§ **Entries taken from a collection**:
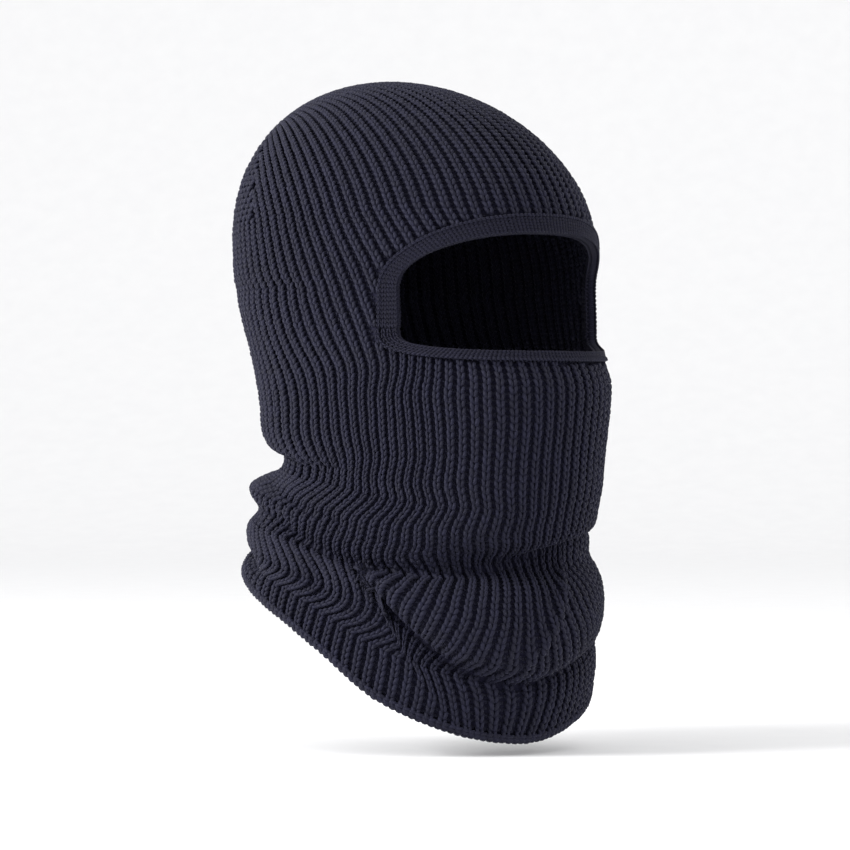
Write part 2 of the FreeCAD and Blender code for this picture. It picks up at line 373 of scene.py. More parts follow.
drift_table = np.array([np.interp(np.abs(degrees), drift_turns, row[1]) for row in drift_rows[::-1]])
drift_table *= np.where(degrees > 0, 0.9, -0.6)
drift = np.stack([np.interp(z[:, k], drift_heights, drift_table[:, k]) for k in range(len(turns))], 1)
soften = np.exp(-0.5 * (np.arange(-16, 17) / 7) ** 2)
soften /= soften.sum()
for axis in (0, 1):
    drift = np.apply_along_axis(
        lambda line: np.convolve(np.pad(line, 16, "edge" if axis == 0 else "wrap"), soften, "valid"), axis,
                                drift)
drift -= drift[:1]
fan_profile = np.interp(swag_place, [-0.3, 0.0, 0.45, 0.85, 1.05, 1.6], [0, -0.5, 0.1, 0.95, 0.75, 0])
fan = 13.0 * np.tanh(from_ridge / 20) * fan_profile * np.clip(swag_full / 7, 0, 1)
slide = (drift + fan) * (1 - hill(180 - np.abs(degrees), 12))  # still where the tube's ends meet

# %% The tube as a panel
wale_marks = np.arange(0, wales * per_wale + 1) / per_wale - wales / 2
tube = np.zeros((len(wale_marks), len(levels), 3))
for k in range(len(levels)):
    length = loop_length(skin[k])
    whole = length[-1] - length[0]
    plain = np.interp(wale_marks / wales * whole, length, turns)
    moved = wale_marks / wales * whole + np.interp(plain, turns, slide[k])
    place = np.interp((moved - length[0]) % whole + length[0], length, turns)
    place[0], place[-1] = turns[0], turns[-1]
    for axis in range(3):
        tube[:, k, axis] = np.interp(place, turns, skin[k, :, axis])
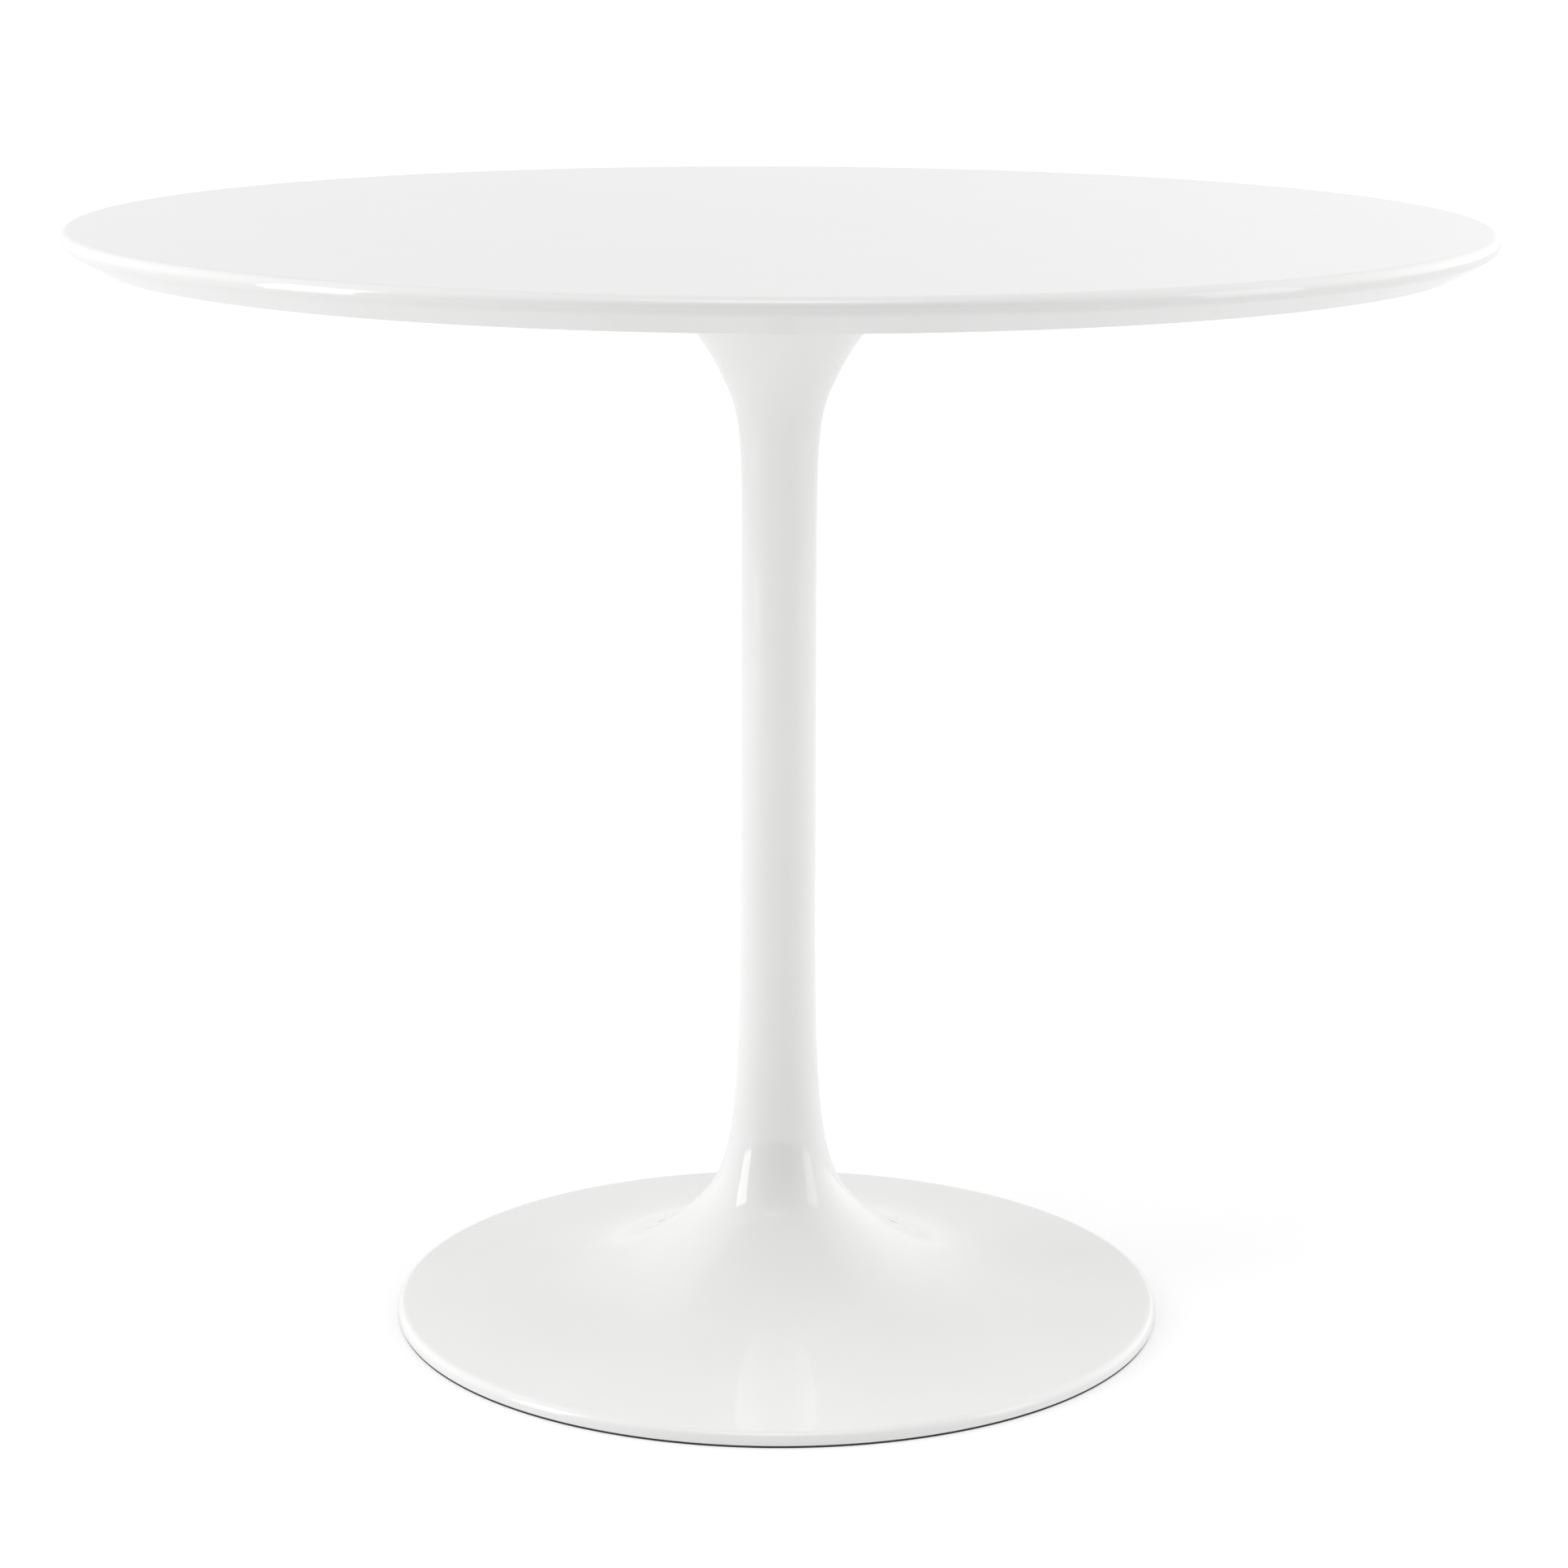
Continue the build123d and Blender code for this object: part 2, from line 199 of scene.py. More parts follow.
def arc(centre: Point, radius: float, start: float, end: float, steps: int) -> Profile:
    """Points along a circular arc of a section.

    Args:
        centre: the arc's centre, as radius and height.
        radius: the arc's radius.
        start: the first point's direction from the centre, in degrees from outward, turning up.
        end: the last point's direction.
        steps: how many chords the arc has.

    Returns:
        The points, both ends included.
    """
    angles = [math.radians(start + (end - start) * step / steps) for step in range(steps + 1)]
    return [(centre[0] + radius * math.cos(a), centre[1] + radius * math.sin(a)) for a in angles]


def bezier(points: Sequence[Vector], steps: int) -> Profile:
    """Points along a cubic curve, both ends included."""
    found = []
    for step in range(steps + 1):
        t = step / steps
        weights = ((1 - t) ** 3, 3 * t * (1 - t) ** 2, 3 * t * t * (1 - t), t**3)
        place = sum((point * weight for point, weight in zip(points, weights)), Vector((0, 0)))
        found.append((place.x, place.y))
    return found


def joined(*runs: Profile) -> Profile:
    """Runs of points end to end, with doubled points left out."""
    found: Profile = []
    for point in (point for run in runs for point in run):
        if not found or math.dist(point, found[-1]) > TOUCHING:
            found.append(point)
    return found


def spin(mesh: bmesh.types.BMesh, profile: Profile, segments: int, centre: Point = (0, 0),
         closed: bool = False, finish: int = 0) -> list[list[bmesh.types.BMVert]]:
    """Turns a section about an upright line and adds its skin to a mesh.

    Args:
        mesh: the mesh that grows.
        profile: the section, as radius and height; a point on the line becomes one vertex.
        segments: how many steps the turn has.
        centre: where the line stands, as x and y.
        closed: whether the section's last point joins its first.
        finish: the material index of the new faces.

    Returns:
        The rings of vertices, one for each point of the section.
    """
    turns = [2 * math.pi * step / segments for step in range(segments)]
    rings = []
    for radius, height in profile:
        if radius < TOUCHING:
            rings.append([mesh.verts.new((*centre, height))])
            continue
        places = [(centre[0] + radius * math.cos(a), centre[1] + radius * math.sin(a)) for a in turns]
        rings.append([mesh.verts.new((*place, height)) for place in places])
    pairs = list(zip(rings, rings[1:]))
    if closed:
        pairs.append((rings[-1], rings[0]))
    for first, second in pairs:
        for step in range(segments):
            after = (step + 1) % segments
            corners = [first[step % len(first)], first[after % len(first)]]
            corners += [second[after % len(second)], second[step % len(second)]]
            face = mesh.faces.new(list(dict.fromkeys(corners)))
            face.material_index = finish
    return rings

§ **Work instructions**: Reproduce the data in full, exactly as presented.

§ **Task response**:
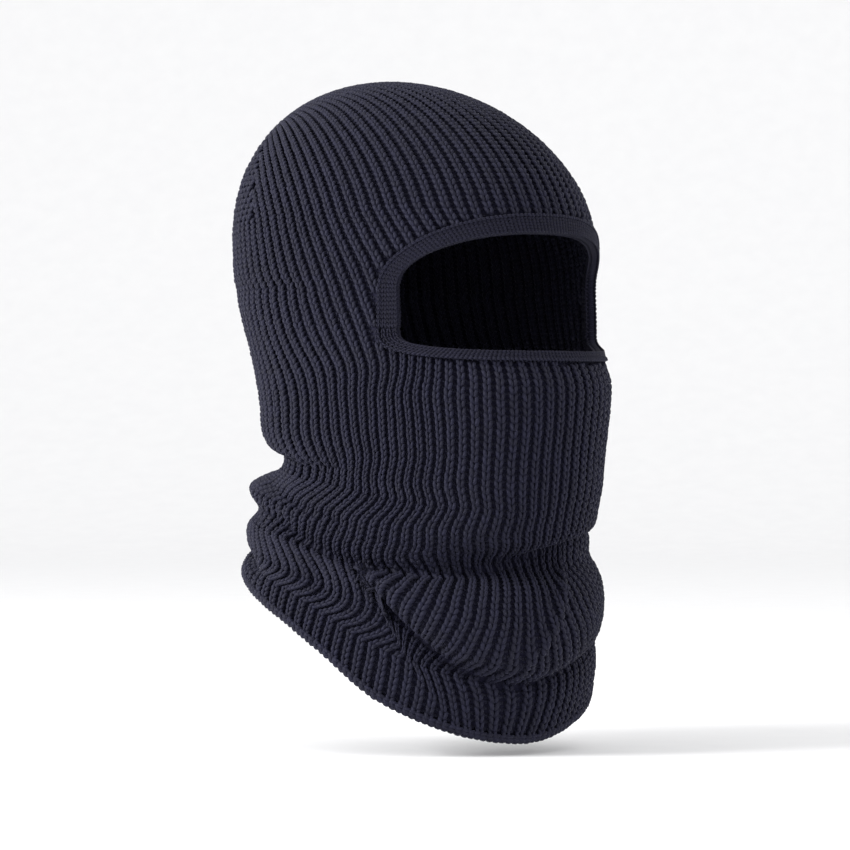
Write part 2 of the FreeCAD and Blender code for this picture. It picks up at line 373 of scene.py. More parts follow.
drift_table = np.array([np.interp(np.abs(degrees), drift_turns, row[1]) for row in drift_rows[::-1]])
drift_table *= np.where(degrees > 0, 0.9, -0.6)
drift = np.stack([np.interp(z[:, k], drift_heights, drift_table[:, k]) for k in range(len(turns))], 1)
soften = np.exp(-0.5 * (np.arange(-16, 17) / 7) ** 2)
soften /= soften.sum()
for axis in (0, 1):
    drift = np.apply_along_axis(
        lambda line: np.convolve(np.pad(line, 16, "edge" if axis == 0 else "wrap"), soften, "valid"), axis,
                                drift)
drift -= drift[:1]
fan_profile = np.interp(swag_place, [-0.3, 0.0, 0.45, 0.85, 1.05, 1.6], [0, -0.5, 0.1, 0.95, 0.75, 0])
fan = 13.0 * np.tanh(from_ridge / 20) * fan_profile * np.clip(swag_full / 7, 0, 1)
slide = (drift + fan) * (1 - hill(180 - np.abs(degrees), 12))  # still where the tube's ends meet

# %% The tube as a panel
wale_marks = np.arange(0, wales * per_wale + 1) / per_wale - wales / 2
tube = np.zeros((len(wale_marks), len(levels), 3))
for k in range(len(levels)):
    length = loop_length(skin[k])
    whole = length[-1] - length[0]
    plain = np.interp(wale_marks / wales * whole, length, turns)
    moved = wale_marks / wales * whole + np.interp(plain, turns, slide[k])
    place = np.interp((moved - length[0]) % whole + length[0], length, turns)
    place[0], place[-1] = turns[0], turns[-1]
    for axis in range(3):
        tube[:, k, axis] = np.interp(place, turns, skin[k, :, axis])
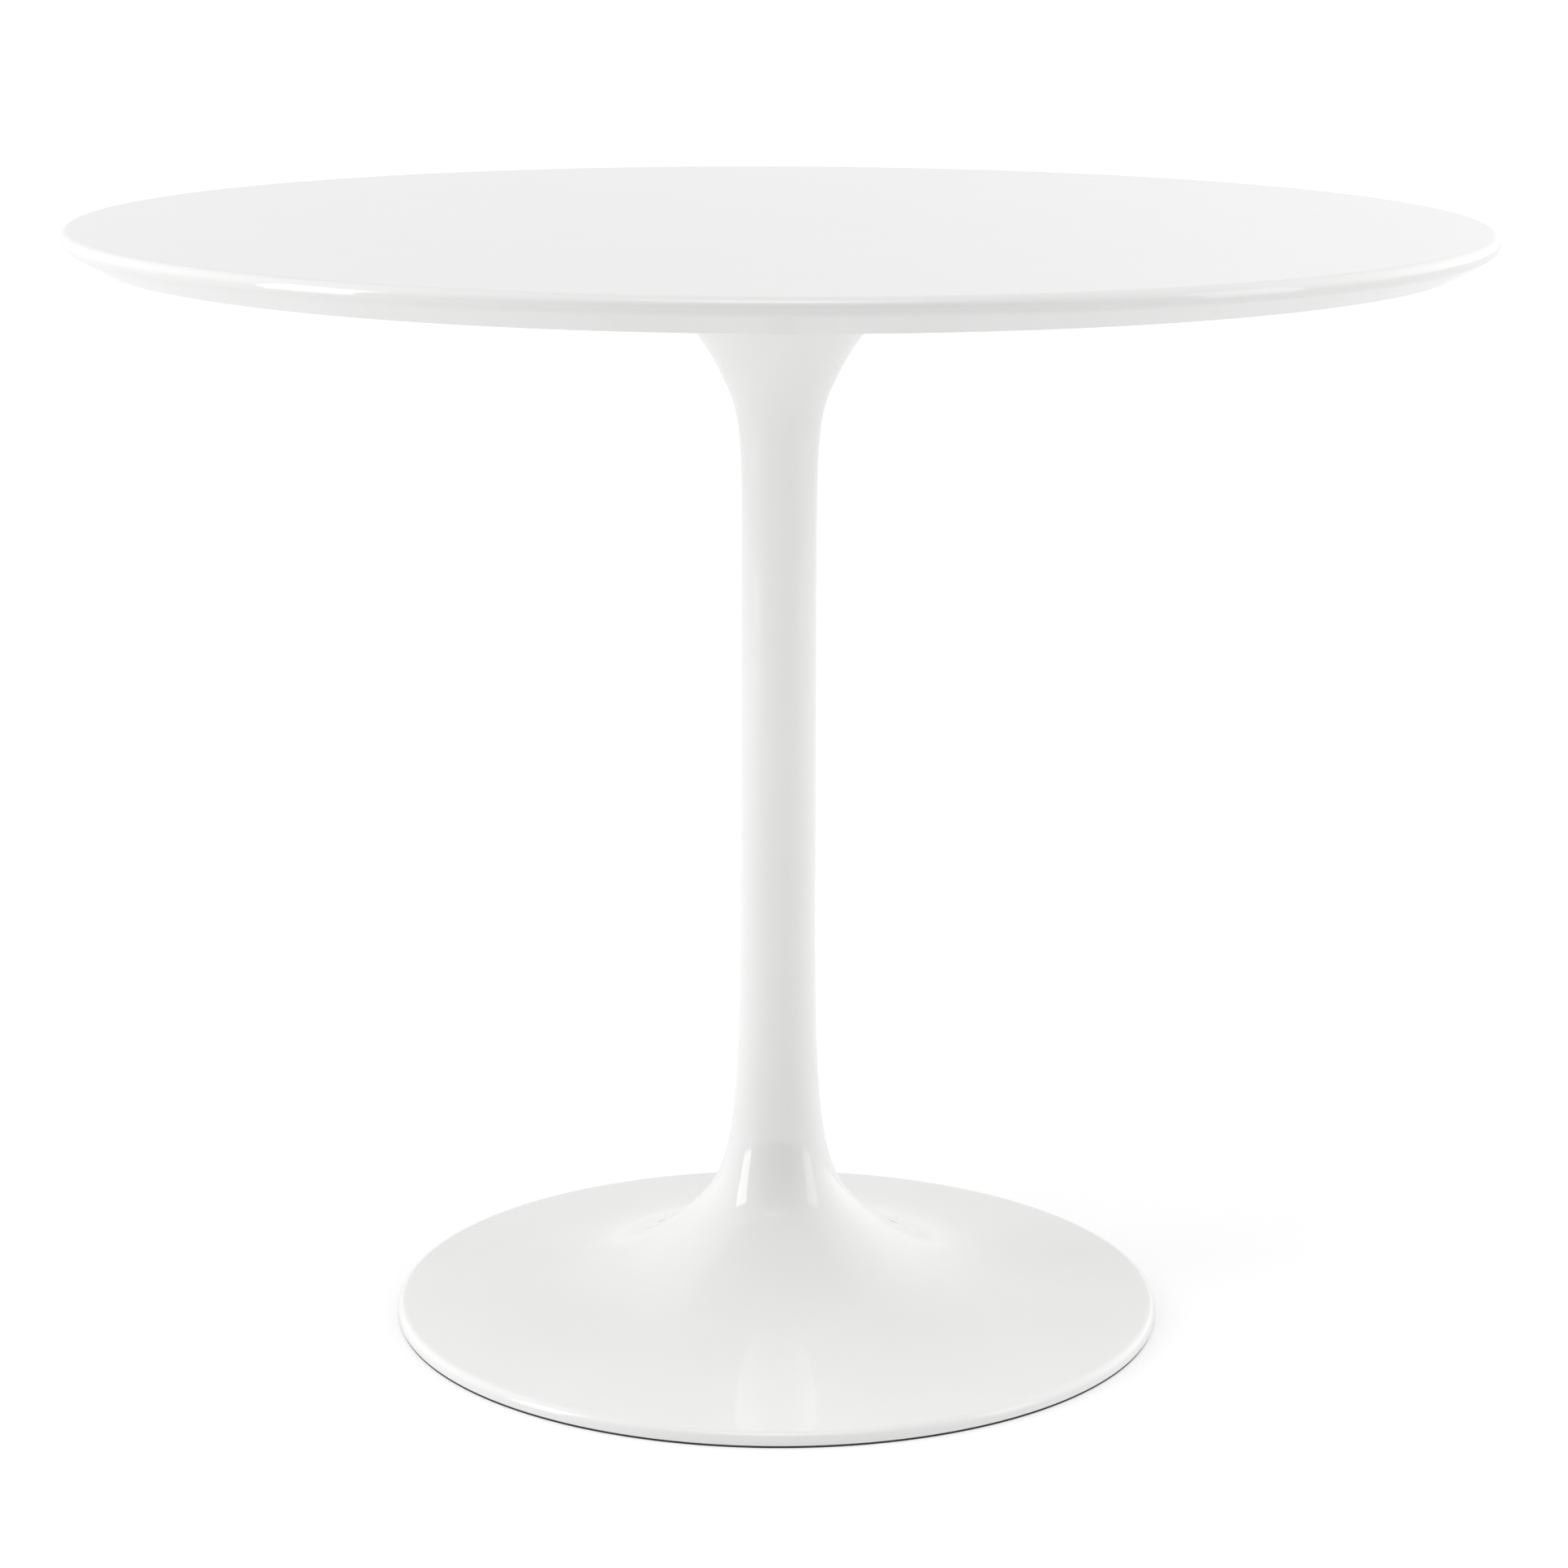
Continue the build123d and Blender code for this object: part 2, from line 199 of scene.py. More parts follow.
def arc(centre: Point, radius: float, start: float, end: float, steps: int) -> Profile:
    """Points along a circular arc of a section.

    Args:
        centre: the arc's centre, as radius and height.
        radius: the arc's radius.
        start: the first point's direction from the centre, in degrees from outward, turning up.
        end: the last point's direction.
        steps: how many chords the arc has.

    Returns:
        The points, both ends included.
    """
    angles = [math.radians(start + (end - start) * step / steps) for step in range(steps + 1)]
    return [(centre[0] + radius * math.cos(a), centre[1] + radius * math.sin(a)) for a in angles]


def bezier(points: Sequence[Vector], steps: int) -> Profile:
    """Points along a cubic curve, both ends included."""
    found = []
    for step in range(steps + 1):
        t = step / steps
        weights = ((1 - t) ** 3, 3 * t * (1 - t) ** 2, 3 * t * t * (1 - t), t**3)
        place = sum((point * weight for point, weight in zip(points, weights)), Vector((0, 0)))
        found.append((place.x, place.y))
    return found


def joined(*runs: Profile) -> Profile:
    """Runs of points end to end, with doubled points left out."""
    found: Profile = []
    for point in (point for run in runs for point in run):
        if not found or math.dist(point, found[-1]) > TOUCHING:
            found.append(point)
    return found


def spin(mesh: bmesh.types.BMesh, profile: Profile, segments: int, centre: Point = (0, 0),
         closed: bool = False, finish: int = 0) -> list[list[bmesh.types.BMVert]]:
    """Turns a section about an upright line and adds its skin to a mesh.

    Args:
        mesh: the mesh that grows.
        profile: the section, as radius and height; a point on the line becomes one vertex.
        segments: how many steps the turn has.
        centre: where the line stands, as x and y.
        closed: whether the section's last point joins its first.
        finish: the material index of the new faces.

    Returns:
        The rings of vertices, one for each point of the section.
    """
    turns = [2 * math.pi * step / segments for step in range(segments)]
    rings = []
    for radius, height in profile:
        if radius < TOUCHING:
            rings.append([mesh.verts.new((*centre, height))])
            continue
        places = [(centre[0] + radius * math.cos(a), centre[1] + radius * math.sin(a)) for a in turns]
        rings.append([mesh.verts.new((*place, height)) for place in places])
    pairs = list(zip(rings, rings[1:]))
    if closed:
        pairs.append((rings[-1], rings[0]))
    for first, second in pairs:
        for step in range(segments):
            after = (step + 1) % segments
            corners = [first[step % len(first)], first[after % len(first)]]
            corners += [second[after % len(second)], second[step % len(second)]]
            face = mesh.faces.new(list(dict.fromkeys(corners)))
            face.material_index = finish
    return rings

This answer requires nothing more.